- Muria Strait at the time of Sultan Trenggana (1521–1546). By 1657 this strait had shrunk or disappeared.
- Coordinates: 6°52′S 110°53′E﻿ / ﻿6.867°S 110.883°E
- Type: former strait
- Primary inflows: Java Sea
- Primary outflows: Java Sea
- Basin countries: Indonesia
- Average depth: 0 metres (0 ft)
- Islands: Greater Sunda Islands

= Muria Strait =

The Muria Strait (Indonesian: Selat Muria) was a former strait that once separated the island of Muria from the northern coast of Central Java, Indonesia. The strait historically flowed between Mount Muria to the north and the present-day regencies of Jepara, Kudus, and Pati to the south. In geological terms, it served as a shallow marine channel that connected the Java Sea in the north with estuarine and riverine systems to the south. Over the centuries, the strait gradually silted up due to sedimentation from nearby rivers such as the Wulan, Serang, and Juwana, and by around the 17th to 18th centuries, the Muria Strait had disappeared entirely, with the former island of Muria becoming part of mainland Java.

The Muria Strait once played a significant role in the regional geography and maritime activity of northern Java. It provided a natural waterway that facilitated trade, fishing, and transport between settlements on either side. Archaeological and historical records suggest that the strait may have influenced the development of early port towns and settlements in the area, including Jepara, which was a prominent seaport in the Majapahit and Demak Sultanate periods. The presence of the strait also influenced the distribution of mangrove forests, estuarine ecosystems, and deltaic landscapes that remain partially preserved in the coastal zones of Pati and Jepara today.

== Geography ==
The Muria Strait is currently included in the main non-structural plain, which means that it is estimated that in a period in the past the area was an ocean.

=== Muria Island ===
At the time of the Muria Strait there was an island called Muria Island. The landscape of Muria Island itself consists of Mount Muria which is located in the middle. While in the southern part there are Patiayam hills which were formed from the volcanic activity of Mount Muria in the past (some examples are Maar Bambang, Maar Gunungrowo, and Maar Gembong).

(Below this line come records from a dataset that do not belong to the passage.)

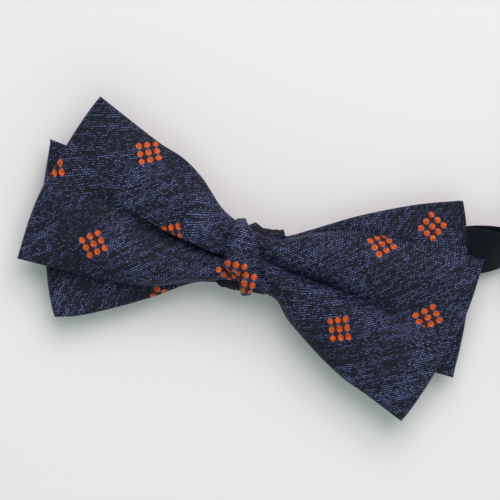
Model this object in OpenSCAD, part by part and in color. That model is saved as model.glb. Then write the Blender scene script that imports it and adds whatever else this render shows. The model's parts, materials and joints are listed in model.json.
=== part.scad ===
// Ready-tied bow tie on an adjustable neckband, lying on its back.
// +X runs along the bow, +Y is the side that is up when it is worn, +Z is its front.
// The neckband lies folded flat behind the bow, leaves it under the right wing,
// rolls on edge and closes in an upright loop with its hook, eye and slide.

/* [Bow layers] */
// Length of the front layer, end to end along its own middle
front_len = 116.6; // [100:0.2:130]
// Length of the back layer, end to end along its own middle
back_len = 114.8; // [100:0.2:130]
// Width of a layer at its ends
end_w = 48; // [36:0.5:56]
// Width of a layer where the knot gathers it
neck_w = 12; // [10:0.1:13]
// Width lost for each millimetre from the ends towards the knot
taper = 0.4; // [0.2:0.01:0.5]
// How far an end bulges past its own corners
end_bulge = 3; // [0:0.1:6]
// Slant of the front layer's ends, as the shift of each corner
front_slant = 1.9; // [-5:0.1:5]
// Slant of the back layer's ends, as the shift of each corner
back_slant = -3.3; // [-5:0.1:5]
// Angle of each layer's own middle line from the bow's length
cross_angle = 6.9; // [0:0.1:12]
// Half of the width of the gathered middle
gather_start = 7; // [6:0.1:9]
// Distance over which the gathers open out
gather_len = 19; // [10:0.5:30]
// Height by which the front layer's puffs stand above its middle fold
puff = 2.6; // [0:0.1:5]
// Thickness of the bow's cloth
cloth_t = 0.6; // [0.3:0.05:0.9]
// Thickness of the interlining
lining_t = 0.9; // [0.4:0.05:1.5]

/* [Knot] */
// Width of the knot's band
knot_w = 9.8; // [7:0.1:14]
// Room left inside the knot, end to end
knot_room = 19.8; // [18.6:0.1:24]
// Thickness of the knot's cloth, two plies
knot_t = 0.9; // [0.5:0.05:1.2]
// Lean of the knot's band from the bow's height
knot_lean = 21; // [0:0.5:30]
// Distance of the knot's middle to the left of the bow's middle
knot_left = 1.7; // [0:0.1:3]
// Height of the wadding that rounds the knot
wadding_h = 3.7; // [2:0.1:6]
// Thickness of the whipping thread
whip_t = 0.4; // [0.2:0.05:0.6]
// Width of the whipping round the gathered middle
whip_w = 3; // [1:0.1:6]

/* [Neckband] */
// Width of the neckband
band_w = 13; // [10:0.1:16]
// Thickness of the neckband
band_t = 1.3; // [0.9:0.05:1.6]
// Thickness of the neckband's own cloth
band_cloth_t = 0.4; // [0.2:0.05:0.5]
// Thickness of the keeper's tape
keeper_t = 0.5; // [0.3:0.05:0.7]
// Width of the keeper along the neckband
keeper_w = 10; // [5:0.5:12]
// Length of the blank size label
label_len = 18; // [10:1:24]
// Width of the size label
label_w = 10; // [6:0.5:12]
// Thickness of the size label
label_t = 0.3; // [0.15:0.05:0.5]

/* [Metal] */
// Radius of the bars that the neckband folds round
bar_r = 0.7; // [0.5:0.05:0.9]
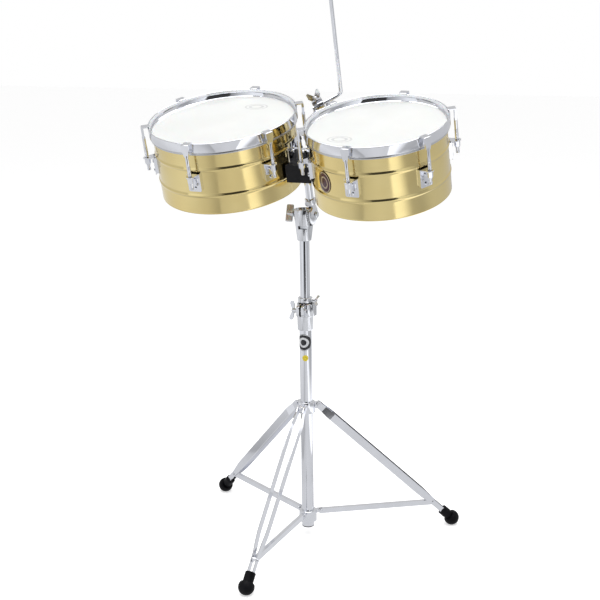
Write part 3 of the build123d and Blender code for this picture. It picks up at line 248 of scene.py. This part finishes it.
def polished_brass():
    """Lacquered brass, spun on a lathe: fine lines round the drum, faint tarnish and wiping marks."""
    s = Shader("polished_brass", Metallic=1.0)
    height = s.vector("DOT_PRODUCT", s.place, tuple(drum_axis))
    lines = s.node("ShaderNodeTexNoise", noise_dimensions="1D")
    s.plug(lines.inputs["W"], height)
    lines.inputs["Scale"].default_value = 900
    lines.inputs["Detail"].default_value = 4
    tarnish = s.fit(s.noise(5, 4), 0, 1)
    s.set(Base_Color=s.mix(tarnish, (0.88, 0.73, 0.35), (0.82, 0.65, 0.28)))
    smear = s.noise(14, 5, (1, 1, 3))
    s.set(Roughness=s.fit(smear, 0.10, 0.17), Normal=s.bump(lines.outputs["Fac"], 0.000012))
    s.set(Coat_Weight=0.25, Coat_Roughness=0.08)
    return s.material


# Painted shade for slots and hollows: its dark colour, and the occlusion values between which it fades out.
SLOT_PAINTED_SHADE = (0.02, 0.02, 0.022)
SLOT_SHUT, SLOT_OPEN = 0.25, 0.55


def chrome_plate(name, colour, low, high, ripple, shade_reach=0.0):
    """Plated metal: a tint of blue, roughness that varies with wiping, and the ripple of the metal below.

    Within the given reach of other surfaces, places that are closed in get painted shade: their colour is
    darkened. A reach of zero leaves that out."""
    s = Shader(name, Metallic=1.0)
    cloud = s.noise(22, 4)
    shade = tuple(c * 0.95 for c in colour)
    plate = s.mix(s.fit(s.noise(18, 3), 0, 1), colour, shade)
    # Painted shade: ambient occlusion darkens the plating colour in slots, holes and hollows.
    if shade_reach:
        painted_shade_occlusion = s.node("ShaderNodeAmbientOcclusion", samples=8)
        painted_shade_occlusion.inputs["Distance"].default_value = shade_reach
        plate = s.mix(s.fit(painted_shade_occlusion.outputs["AO"], 0, 1, SLOT_SHUT, SLOT_OPEN), SLOT_PAINTED_SHADE, plate)
    s.set(Base_Color=plate)
    s.set(Roughness=s.fit(cloud, low, high), Normal=s.bump(s.noise(160, 2), ripple))
    return s.material


def powder_coat():
    s = Shader("black_powder_coat", Metallic=0.0, Specular_IOR_Level=0.22)
    grain = s.noise(1400, 3)
    s.set(Base_Color=s.mix(s.fit(s.noise(40, 4), 0, 1), (0.006, 0.006, 0.008), (0.014, 0.014, 0.017)))
    s.set(Roughness=s.fit(grain, 0.28, 0.45), Normal=s.bump(grain, 0.00012))
    return s.material


def satin_aluminium():
    s = Shader("satin_aluminium", Metallic=1.0)
    brushed = s.noise(500, 3, (1, 1, 12))
    s.set(Base_Color=s.mix(s.fit(brushed, 0, 1), (0.72, 0.73, 0.75), (0.60, 0.61, 0.63)))
    s.set(Roughness=s.fit(brushed, 0.24, 0.38), Normal=s.bump(brushed, 0.00002))
    return s.material


def moulded_rubber():
    s = Shader("moulded_rubber", Specular_IOR_Level=0.1)
    dust = s.fit(s.noise(45, 5), 0, 1)
    grain = s.noise(1800, 2)
    s.set(Base_Color=s.mix(dust, (0.003, 0.003, 0.004), (0.009, 0.009, 0.011)))
    s.set(Roughness=s.fit(s.noise(90, 4), 0.36, 0.55), Normal=s.bump(grain, 0.00008))
    return s.material


def moulded_nylon():
    s = Shader("moulded_nylon", Specular_IOR_Level=0.4)
    grain = s.noise(900, 3)
    s.set(Base_Color=s.mix(s.fit(s.noise(50, 3), 0, 1), (0.03, 0.03, 0.034), (0.055, 0.055, 0.06)))
    s.set(Roughness=s.fit(grain, 0.4, 0.6), Normal=s.bump(grain, 0.00004))
    return s.material


LABEL_EDGE = (0.93, 0.03)  # middle and half width of a ring, as shares of the label's radius
LABEL_RING = (0.48, 0.12)


def printed_label(name, node, field, ring):
    """A round label: a plain field with a thin ring at its edge, a broad inner ring and a printed grain."""
    s = Shader(name, Specular_IOR_Level=0.6)
    centre = middle(node)
    low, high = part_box(node)
    radius = (high[2] - low[2]) / 2
    gap = s.vector("SUBTRACT", s.place, tuple(centre))
    parts = s.node("ShaderNodeSeparateXYZ")
    s.plug(parts.inputs[0], gap)
    squares = [s.math("POWER", parts.outputs[way], 2) for way in ("X", "Z")]
    out = s.math("DIVIDE", s.math("SQRT", s.math("ADD", *squares)), radius)
    band = s.math("MAXIMUM", s.line(out, *LABEL_EDGE), s.line(out, *LABEL_RING))
    grain = s.fit(s.noise(700, 3), 0, 1)
    worn = s.mix(grain, field, tuple(min(1, c * 1.35 + 0.004) for c in field))
    s.set(Base_Color=s.mix(band, worn, ring), Roughness=s.fit(s.noise(120, 3), 0.22, 0.38))
    s.set(Normal=s.bump(s.noise(300, 2), 0.00003))
    return s.material


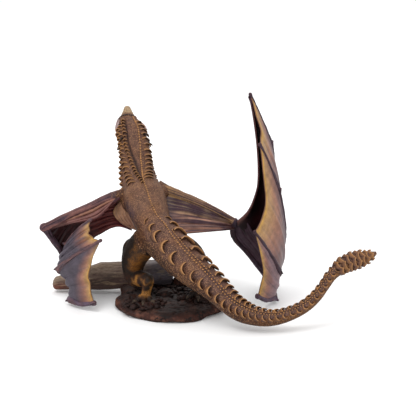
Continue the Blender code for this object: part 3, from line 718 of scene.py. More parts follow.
def neck_hide(finish):
    """Head and neck as one skin with its fine scales."""
    obj = skinned("neck_hide", [body_stretch(0.0, 0.255, 110)] + head_swellings(), NECK_GRAIN, 5)
    points = places(obj)
    share, turn, _, flow = body_places(points)
    upper = np.abs(turn + table_at(KEEL, share))
    head = 1 - ease(0.07, 0.11, share)
    relief = scaly(obj, NECK_SCALE - 0.15 * head, NECK_SCALE_DEPTH, 11, flow)
    # broad plates across the throat
    belly = ease(128, 142, upper) * ease(0.07, 0.10, share)
    plate = belly_plates(share)
    relief = relief * (1 - belly) + plate * belly
    # mouth line between snout and jaw, sunk nostrils and eye sockets
    pits = np.exp(-((upper - MOUTH_ANGLE) / 5.0) ** 2) * (1 - ease(0.062, 0.078, share))
    pits = pits * ease(0.001, 0.005, share)
    for sign in (1, -1):
        for at, angle, size, deep in ((*NOSTRIL, 1.0, 1.0), (*EYE, 2.4, 0.7)):
            spot, _, _ = skin_point(at, sign * angle, 0.2)
            away = np.linalg.norm(points - np.array(spot), axis=1)
            pits = np.maximum(pits, deep * np.exp(-(away / size) ** 2))
    # groove beside the crest on the left of the neck
    groove = np.exp(-((turn - np.interp(share, (0.05, 0.12, 0.17, 0.245), (50, 50, 22, 0))) / 6) ** 2)
    groove *= ease(0.04, 0.06, share) * (1 - ease(0.20, 0.24, share))
    lift = belly * (plate - 0.5) * PLATE_DEPTH - pits * 1.2 - groove * 0.9
    set_places(obj, places(obj) + directions(obj) * lift[:, None])
    relief = relief * (1 - pits) * (1 - 0.8 * groove)
    finished(obj, finish, back_paint(points, share, turn, directions(obj)), relief, NECK_KEPT)


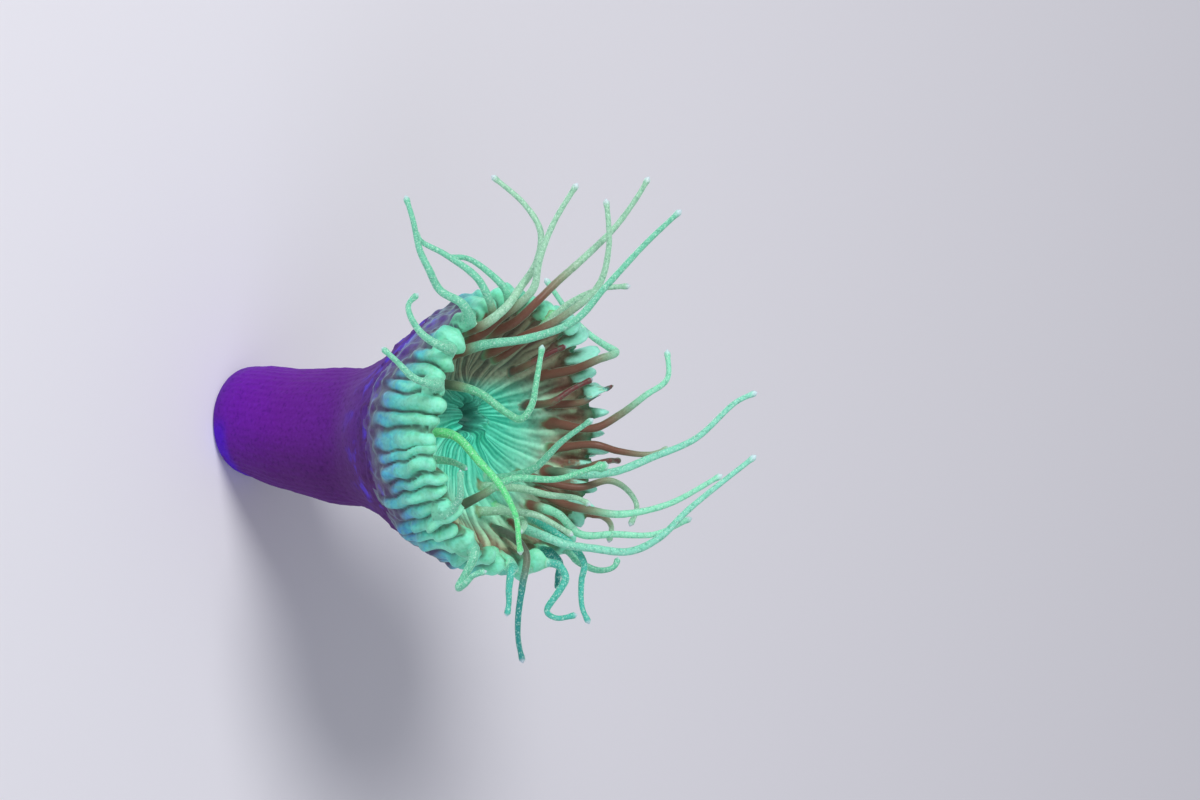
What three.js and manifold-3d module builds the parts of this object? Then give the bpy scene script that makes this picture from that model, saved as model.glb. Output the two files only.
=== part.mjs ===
// A sea anemone at life size, standing on its foot: foot, column in lengths, crown, collar of lobes,
// oral disc, lips and forty tentacles. Millimetres, +Z up, the middle of the foot's sole at the origin.
import * as THREE from "three";
import { mergeVertices } from "three/addons/utils/BufferGeometryUtils.js";
import Module from "manifold-3d";

const wasm = await Module();
wasm.setup();

// Driving dimensions.
const SEAM = 0.3; // gap between neighbouring pieces
const FOOT_TOP = 5; // the foot meets the column here
const COLUMN_MIDDLE = 24; // where the lower length of the column ends
const COLUMN_TOP = 43; // where the crown begins to flare
const COLLAR_FLOOR = 76; // underside of the collar's lobes
const COLLAR_BORE = 32.8; // inner radius of the collar, outer edge of the oral disc
const DISC_FLOOR = 78.5; // underside of the oral disc
const MOUTH_RADIUS = 6.5; // edge of the lips on the oral disc
const CROWN_SHIFT = 3; // how far the crown stands to +X of the foot
const COLUMN_BOW = 3; // sideways bow of the column on its way up
const BOW_HEIGHT = 75; // the column is bowed below this height and straight above it
const COLUMN_SIDES = 24;
const DISC_SIDES = 24;
const LOBES = 36; // lobes round the collar
const LOBE_SWELL = 1.8; // how far a lobe stands out from the grooves beside it
const SIDES_PER_LOBE = 3;
const PLAIN_RADIUS = 36; // the collar is smooth inside this radius
const LOBED_RADIUS = 40.5; // and its lobes are full outside this one
const DENT = 2; // how much less the crown flares on one side, below its largest lobes
const DENT_ANGLE = THREE.MathUtils.degToRad(215); // from +X towards +Y
const DENT_SPREAD = 0.52; // radians to either side
const DENT_FADE = 86; // the dent is full up to this height of the collar
const CREST_HEIGHT = 105; // and gone at this one
const SECTORS = 6; // lengths that the collar is divided into
const ROOT_RADIUS = 1.75; // tentacle at the disc
const SHAFT_RADIUS = 1.25; // tentacle at a third of its length
const NECK_RADIUS = 0.78; // tentacle just below its tip
const KNOB_RADIUS = 0.98; // rounded end of a tentacle
const KNOB_LENGTH = 2.6;
const ROOT_DEPTH = 5; // how far a tentacle's root reaches into the disc
const ROOT_STUB = 3; // length of tentacle that is joined to the disc
const TENTACLE_SIDES = 6;
const TENTACLE_STEP = 6.7; // distance between a tentacle's rings
const LONG_TENTACLE = 70; // a tentacle longer than this is made in two free lengths

// Outlines from the axis outwards and up, as [radius, height].
const FOOT_OUTLINE = [[0, 0], [15.8, 0], [16.6, 0.7], [17.1, 2.4], [17.4, FOOT_TOP], [0, FOOT_TOP]];
const LOWER_SIDE = [[17.5, FOOT_TOP + SEAM], [18.2, 10], [18.8, 16], [19.5, COLUMN_MIDDLE]];
const UPPER_SIDE = [[19.5, COLUMN_MIDDLE + SEAM], [20.2, 31], [20.8, 38], [21.1, COLUMN_TOP]];
const CROWN_SIDE = [
  [21.1, COLUMN_TOP + SEAM],
  [21.5, 50],
  [23.3, 56],
  [26.1, 62],
  [29.9, 68],
  [34.9, COLLAR_FLOOR - SEAM],
];
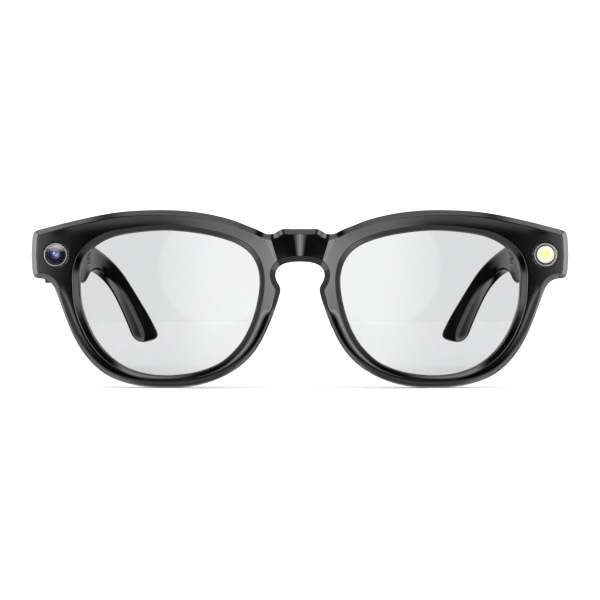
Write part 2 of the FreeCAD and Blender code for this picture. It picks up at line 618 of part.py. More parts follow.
def make_contents(label, side):
    """Hinge leaf, battery, boards, speaker and buttons; returns what they cut from shell and cover."""
    leaf = make_leaf(f"temple_leaf_{label}", side, "temple_plate", "temple_web", (1, 3))
    sunk = "dims.temple_inner + dims.screw_sunk"
    screws = [screw(f"plate_screw_{label}_{end}", side, "X", sunk, f"dims.plate_screw_{end}",
                    "dims.plate_screw_height", "dims.plate_screw_length") for end in ("near", "far")]
    screws.append(screw(f"panel_screw_{label}", side, "X", sunk, "dims.panel_screw_depth",
                        "dims.panel_screw_height", "dims.panel_screw_length"))
    keep(cut(f"temple_leaf_drilled_{label}", leaf, *screws[:2]), f"hinge_temple_leaf_{label}")
    keep(group(f"screws_{label}", *screws), f"temple_screws_{label}")

    keep(block(f"cell_{label}", side, "battery"), f"battery_{label}")
    keep(block(f"driver_{label}", side, "speaker"), f"speaker_{label}")
    keep(block(f"mesh_{label}", side, "speaker_grille"), f"speaker_grille_{label}")
    keep(block(f"mic_{label}", side, "microphone"), f"microphone_{label}")
    cuts = {"shell": list(screws), "cover": list(screws)}
    if side == LEFT:
        keep(block("link_circuit", side, "link_board"), "link_board_left")
        return cuts

    keep(block("main_circuit", side, "main_board"), "main_board_right")
    keep(block("touch_strip", side, "touch_sensor"), "touch_sensor")
    pads = [rod(f"contact_{end}", side, "X", "dims.temple_inner", f"dims.contact_{end}",
                "dims.contact_height", "dims.contact_radius", "dims.contact_length")
            for end in ("near", "far")]
    magnets = [rod(f"magnet_{end}", side, "X", "dims.temple_inner + dims.magnet_sunk", f"dims.magnet_{end}",
                   "dims.contact_height", "dims.magnet_radius", "dims.magnet_length")
               for end in ("near", "far")]
    keep(group("contact_pair", *pads), "charge_contacts")
    keep(group("magnet_pair", *magnets), "charge_magnets")
    cuts["cover"] += pads + magnets

    switches = [block("switch_top", side, "shutter_switch"), block("switch_low", side, "power_switch")]
    keep(group("switches", *switches), "button_switches")
    for name in ("shutter", "power"):
        cap = fuse(f"{name}_cap_body", block(f"{name}_cap", side), block(f"{name}_flange", side))
        keep(cap, f"{name}_button")
    cuts["shell"] += [slot("shutter_slot", side, "shutter_cap"), block("shutter_recess", side),
                      slot("power_slot", side, "power_cap"), block("power_recess", side)]
    return cuts


# ---------------------------------------------------------------- assembly and export

grooves = []
for label, side in SIDES.items():
    keep(make_lens(f"lens_solid_{label}", side, size("lens_in_groove"), "dims.lens_setback",
                   "dims.lens_thickness"), f"lens_{label}")
    grooves.append(make_lens(f"lens_groove_{label}", side, size("lens_in_groove"), "dims.lens_setback",
                             "dims.lens_thickness"))
flex = keep(make_flex(), "front_flex")
moulding = make_front(grooves, flex)
hinge_screws = make_hinges()
front = keep(cut("front_drilled", moulding, *hinge_screws), "front_frame")
keep(group("leaf_screws", *hinge_screws), "hinge_screws")
make_camera()
make_lamp()
make_nose_pads()
make_end_covers()
for label, side in SIDES.items():
    make_temple(label, side)
doc.recompute()

faults = [item.Name for item in doc.Objects if {"Invalid", "Error"} & set(item.State)]
faults += [item.Label for item in parts if item.Shape.isNull() or not item.Shape.isValid()]
if faults:
    raise RuntimeError(f"failed objects: {faults}")

os.makedirs("parts", exist_ok=True)
for item in parts:
    item.Shape.exportStep(f"parts/{item.Label}.step")
    box = item.Shape.BoundBox
    print(f"{item.Label:26s} {item.Shape.Volume:9.2f} mm3  {len(item.Shape.Solids)} solid(s)  "
          f"x {box.XMin:7.2f} {box.XMax:7.2f}  y {box.YMin:7.2f} {box.YMax:7.2f}  "
          f"z {box.ZMin:7.2f} {box.ZMax:7.2f}")
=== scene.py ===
"""Looks of the smart glasses: moulded front, temples, glass, lamp and camera, floor, light and camera.

Shapes are worked out in millimetres in the design frame: x to the wearer's left, depth from the
bridge's front, height from the lens centreline. to_metres() carries them to the part's frame.
"""
import math

import bmesh
import bpy
import numpy as np
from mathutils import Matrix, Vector, geometry, kdtree


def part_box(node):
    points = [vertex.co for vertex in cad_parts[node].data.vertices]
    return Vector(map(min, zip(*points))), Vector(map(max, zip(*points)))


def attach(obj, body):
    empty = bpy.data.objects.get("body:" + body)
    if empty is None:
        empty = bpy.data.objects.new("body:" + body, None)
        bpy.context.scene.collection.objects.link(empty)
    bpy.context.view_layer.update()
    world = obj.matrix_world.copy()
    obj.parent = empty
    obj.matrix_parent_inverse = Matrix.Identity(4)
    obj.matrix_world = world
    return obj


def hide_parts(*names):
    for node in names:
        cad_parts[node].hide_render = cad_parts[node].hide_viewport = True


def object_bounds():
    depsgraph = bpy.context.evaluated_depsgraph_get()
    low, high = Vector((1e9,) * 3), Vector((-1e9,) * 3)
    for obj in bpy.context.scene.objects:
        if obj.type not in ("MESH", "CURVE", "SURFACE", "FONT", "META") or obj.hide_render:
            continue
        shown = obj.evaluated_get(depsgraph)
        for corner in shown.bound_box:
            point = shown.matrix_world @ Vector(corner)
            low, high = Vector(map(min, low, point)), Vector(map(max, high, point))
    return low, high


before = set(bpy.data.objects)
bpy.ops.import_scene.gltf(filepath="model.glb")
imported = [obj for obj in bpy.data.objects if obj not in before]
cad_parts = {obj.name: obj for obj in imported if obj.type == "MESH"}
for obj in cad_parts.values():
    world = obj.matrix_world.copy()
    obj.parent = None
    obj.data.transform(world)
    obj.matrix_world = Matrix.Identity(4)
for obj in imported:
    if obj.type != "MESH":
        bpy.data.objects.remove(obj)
CAD_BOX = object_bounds()

MM = 0.001
LEFT, RIGHT = 1, -1
SIDES = {"left": LEFT, "right": RIGHT}

EYE_HEIGHT = 12.0
front_low, front_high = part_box("front_frame")
lamp_low, lamp_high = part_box("lamp_bezel")
camera_low, camera_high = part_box("camera_bezel")
DEPTH_ZERO = front_low.y / MM
HEIGHT_ZERO = (lamp_low.z + lamp_high.z) / 2 / MM - EYE_HEIGHT
LAMP_OUT = (lamp_low.x + lamp_high.x) / 2 / MM
CAMERA_OUT = -(camera_low.x + camera_high.x) / 2 / MM
ORIGIN = np.array([0.0, DEPTH_ZERO, HEIGHT_ZERO])


def to_metres(points):
    """Design points (x, depth, height) in millimetres to the part's frame in metres."""
    return (np.asarray(points, float) + ORIGIN) * MM


# ---------------------------------------------------------------- curves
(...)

Paleontological records state that the Patiayam hills area has various fossils of ancient buffalo (Bos bubalis paleokarbau), banteng (Bos bibos paleosondaicus, deer family/Cervidae (Cervus zwaani), wild boar family, elephant, stegodon elephant, hippopotamus family, tiger family, turtle family, and mollusk fossils.

On this island are also located the capital cities of the northern coast of Java, such as Jepara, Kudus, and Pati.

== Harbor ==
In its time on the banks of the Muria Strait there were trading ports with various commodities such as traditional cloth from Jepara, salt and shrimp paste from Juwana, and rice from the interior of Java and Muria Island. In addition, the existence of the strait also makes the Muria Strait area the location of shipyards that produce Javanese junks made of teak wood which are commonly found in the Kendeng Mountains [id], which is located in the south of the strait. The existence of a shipbuilding industry made this area richer than the center of the Majapahit Kingdom, so this area which was dominated by Muslim merchants who were nicknamed by Tomé Pires (a Portuguese writer) as "lords of the junks".

Initially, this area consisted of small ports around the strait with Demak as the main port, but due to political conflicts, commodities originating from the area around the Muria Strait (Muria Island and Kendeng Mountains) shifted to Sunda Kelapa Harbor. In addition, a report in 1657 stated that fluvial deposits from rivers that emptied into the Muria Strait such as Serang River, Tuntang River, and Lusi River resulted in siltation so that the strait could not be crossed by large ships. The trading center was moved to Jepara. Because of this siltation, Tumenggung Natairnawa from Pati had ordered to dig up the sediment in the strait, but the sediment was getting faster in removing the Muria Strait. In the last days of the existence of the Muria Strait there was a water channel that could be passed by small boats which is now called the Londo River.

== Current condition ==
The remainder of the Muria Strait can be seen by the Londo River, which stretches from Juwana in the east to Ketanjung in the west. Several rivers are also formed from the former Muria Strait such as the Silugunggo River which crosses the Pati Regency area. In this area, there are often the discovery of the wreckage of boats, ships, and cannons which are evidence of the existence of a strait in this area.

In addition, the area that used to be the Muria Strait is often flooded during the rainy season.